Aberdeen-based oil service company Sparrows said yesterday it wanted to take on a further 65 people after it increased annual turnover and profits.
The firm, which provides offshore crane and lifting services, launched a recruitment drive earlier this year to fill nearly 150 new positions but now needs to grow its workforce even more to meet anticipated future demand.
Sparrows reported turnover increased by £22.5million to £172million in 2011, while operating profits of £10.6million in the latest period were up from £5.9million the previous year.
Earnings before interest, taxation, depreciation and amortisation this time were £17.5million, an increase of almost £3million on 2010. Sparrows said most of the 65 new jobs would be in the north-east, where it employs more than 1,100 people out of a 1,600-plus global workforce.
Chief executive Doug Sedge said: “These results reflect the success of our restructuring and the investment in our people, premises and processes. They are also testament to the hard work and dedication of our skilled teams around the world and our ability to deliver safety, quality and value.
“Our domestic market remained strong and stable but international operations delivered 35% growth, with significant growth in the US.

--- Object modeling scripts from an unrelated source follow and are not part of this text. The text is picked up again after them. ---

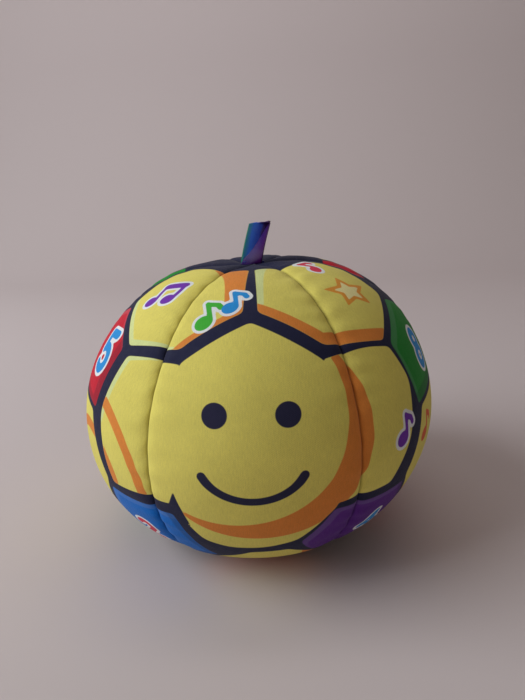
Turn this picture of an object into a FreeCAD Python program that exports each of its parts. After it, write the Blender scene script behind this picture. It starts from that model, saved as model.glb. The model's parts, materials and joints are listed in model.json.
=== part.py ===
"""A soft fabric play ball with a sound module inside. Millimetres, +Z up, front towards -Y.

The origin is the centre of the flat patch that the ball rests on. Longitude is measured
from the front (-Y) towards +X, so the cover's seams lie at 30, 90, 150, 210, 270 and 330 degrees.
"""
import FreeCAD
import Part
import math
import os

Vector = FreeCAD.Vector

# Ball
BALL_R = 87.0  # radius at the widest level
WIDE_Z = 63.0  # height of the widest level above the resting patch
DOME_H = 72.5  # from the widest level to the top pole
REST_R = 28.0  # radius of the flat resting patch
CROWN_R = 18.0  # radius of the flat crown round the top pole
GORES = 6
COVER_T = 1.6  # printed fabric with its foam backing
PROFILE_STEPS = 12  # points on each quarter of the profile
GORE_NAMES = ("front", "front_right", "back_right", "back", "back_left", "front_left")

# Gaps
SEWN_GAP = 0.3  # between sewn layers and their neighbours

# Ribbon in the top pole
RIBBON_W = 10.5
RIBBON_H = 18.5  # visible height of the loop
RIBBON_T = 0.4
LOOP_T = 3.2  # thickness of the closed loop, front to back
TAIL_DEPTH = 9.0  # how far the sewn ends reach into the ball

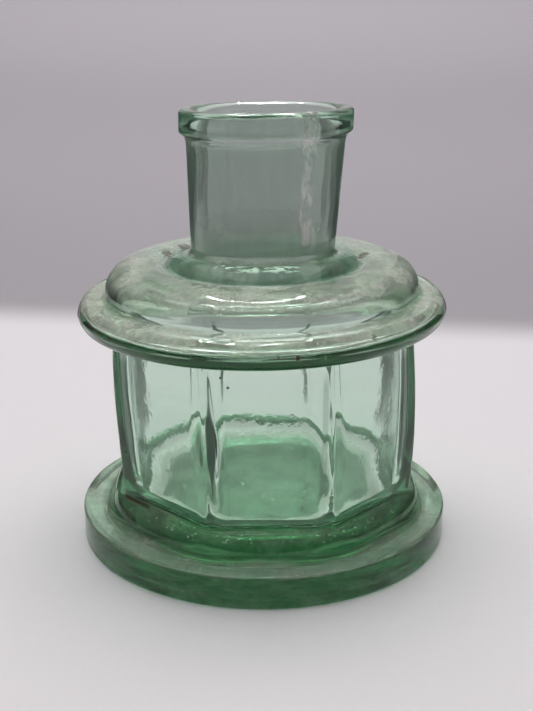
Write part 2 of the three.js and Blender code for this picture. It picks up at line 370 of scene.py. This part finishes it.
def reach(angles, radius, share, corner):
    """How far a ring reaches in each direction."""
    if share <= 0 or radius <= 0:
        return np.full(len(angles), radius)
    half = math.pi / PANELS
    local = (angles - panel_turn + math.pi / 2 + half) % (2 * half) - half
    off = np.abs(local)
    corner = min(corner, radius * 0.99)
    flat_end = math.atan((radius - corner) * math.tan(half) / radius)
    centre = (radius - corner) / math.cos(half)
    flat = radius / np.cos(off)
    delta = half - off
    under = np.maximum(corner ** 2 - (centre * np.sin(delta)) ** 2, 0)
    rounded = centre * np.cos(delta) + np.sqrt(under)
    octagon = np.where(off <= flat_end, flat, rounded)
    return share * octagon + (1 - share) * radius


def smooth_value(z, heights, values):
    """The value at each height, on straight lines between the listed heights, eased at their corners."""
    taps = np.linspace(-2.4, 2.4, 13)
    weights = np.exp(-0.5 * (taps / 1.1) ** 2)
    weights /= weights.sum()
    return sum(w * np.interp(z + t, heights, values) for w, t in zip(weights, taps))


def wave(points, scale, seed):
    """Smooth noise between about -1 and 1 at points, with that wavelength."""
    shift = Vector((seed * 17.3, seed * -5.1, seed * 9.7))
    return np.array([noise.noise(Vector(p) / scale + shift) for p in points])


def glass_grid():
    """Every point of the glass, ring by ring, and how many of the rings are on the outside."""
    outer = underside_rings() + base_top_rings() + panel_rings() + shoulder_rings() + neck_rings()
    rings = outer + hollow_rings()
    angles = turns()
    grid = np.empty((len(rings), len(angles), 3))
    for i, (radius, z, share, corner) in enumerate(rings):
        r = reach(angles, radius, share, corner)
        if i >= len(outer) and z < flange_middle - flange_half:
            r = r - ridges(angles, radius, z)
        grid[i, :, 0] = r * np.cos(angles)
        grid[i, :, 1] = r * np.sin(angles)
        grid[i, :, 2] = z
    return grid, len(outer)


def make_uneven(points, length, level, inner):
    """Pushes the walls in and out along the radius, and the floor and the base plate up and down."""
    radial = points.copy()
    radial[:, 2] = 0
    direction = radial / np.maximum(length, TINY)[:, None]
    broad = wave(points, 9.0, 1)
    fine = wave(points, 2.2, 2)
    walls = np.where(inner, 0.16 * broad + 0.022 * fine, 0.035 * broad)
    on_neck = np.clip((level - neck_foot_height) / 3, 0, 1)
    upright = points * np.array((1, 1, 0.12))
    walls += np.where(inner, 0.05, 0.015) * on_neck * wave(upright, 2.6, 5)
    off_axis = np.clip(length / 6, 0, 1)
    points[:, :2] += direction[:, :2] * (walls * off_axis)[:, None]
    on_floor = inner & (level < hollow_floor + floor_rounding)
    points[:, 2] += np.where(on_floor, 0.10 * wave(points, 7.0, 3) + 0.015 * wave(points, 1.8, 4), 0)
    on_base = ~inner & (level > base_wall_height) & (level < foot_height)
    points[:, 2] += np.where(on_base, 0.06 * wave(points, 4.0, 6), 0)


def lift_neck_foot(points, length, level, inner):
    """The neck's foot stands higher in front, where the glass is thick, than behind, where it is thin."""
    forward = -points[:, 1] / np.maximum(length, TINY)
    forward = np.where(inner, np.minimum(forward, 0), forward)
    within = np.clip((groove_radius + 0.2 - length) / 1.5, 0, 1)
    start = np.where(inner, dip_height - 1.0, groove_height)
    near_foot = np.clip(level - start, 0, 1) * np.clip((neck_foot_height + 1.8 - level) / 2.5, 0, 1)
    points[:, 2] += neck_foot_lift * forward * within * near_foot


def settle(points, level):
    """The lean and the slopes of everything above the base plate, which stays flat and upright."""
    x, y = points[:, 0].copy(), points[:, 1].copy()
    points[:, 0] = x + smooth_value(level, lean_heights, lean_offsets)
    points[:, 2] += x * smooth_value(level, slope_heights, slopes_in_x)
    points[:, 2] += y * smooth_value(level, slope_heights, slopes_in_y)
    base = level <= base_wall_height
    points[base, 0] = x[base]
    points[base, 2] = level[base]


def closed_mesh(name, grid):
    """One closed surface through all the rings. The first and the last ring shrink to one point each."""
    count, n, _ = grid.shape
    vertices = [grid[0].mean(0)]
    for points in grid[1:]:
        vertices += list(points)
    end = len(vertices)
    vertices.append(grid[-1].mean(0))

    def at(row, k):
        return 1 + (row - 1) * n + k % n

    faces = [(0, at(1, k + 1), at(1, k)) for k in range(n)]
    for row in range(1, count - 1):
        faces += [(at(row, k), at(row, k + 1), at(row + 1, k + 1), at(row + 1, k)) for k in range(n)]
    faces += [(at(count - 1, k), at(count - 1, k + 1), end) for k in range(n)]
    return mesh_object(name, vertices, faces)


def mesh_object(name, vertices, faces, smooth=True):
    """A new object from points in millimetres."""
    mesh = bpy.data.meshes.new(name)
    mesh.from_pydata([(x * MM, y * MM, z * MM) for x, y, z in vertices], [], faces)
    mesh.polygons.foreach_set("use_smooth", [smooth] * len(mesh.polygons))
    mesh.update()
    made = bpy.data.objects.new(name, mesh)
    bpy.context.scene.collection.objects.link(made)
    return made


def build_bottle():
    grid, outer_count = glass_grid()
    count, n, _ = grid.shape
    points = grid.reshape(-1, 3)
    level = points[:, 2].copy()
    length = np.hypot(points[:, 0], points[:, 1])
    inner = np.repeat(np.arange(count) >= outer_count, n)
    make_uneven(points, length, level, inner)
    lift_neck_foot(points, length, level, inner)
    settle(points, level)
    return closed_mesh("bottle_glass", grid)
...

“We remain committed to the North Sea and Aberdeen but will continue to pursue significant global opportunities, particularly in Brazil, the US, west Africa and the Middle East. The challenges facing our economy and our industry in 2009-10 are now behind us and we are well positioned to capitalise on the global demand for our services.”
Earlier this year, the company said it was seeking fresh investment to fuel future growth and had taken on professional service firm Ernst and Young as adviser.
Mr Sedge said at the time he was relaxed about the potential for a new owner for Sparrows, which is currently owned by its directors and Close Brothers Private Equity.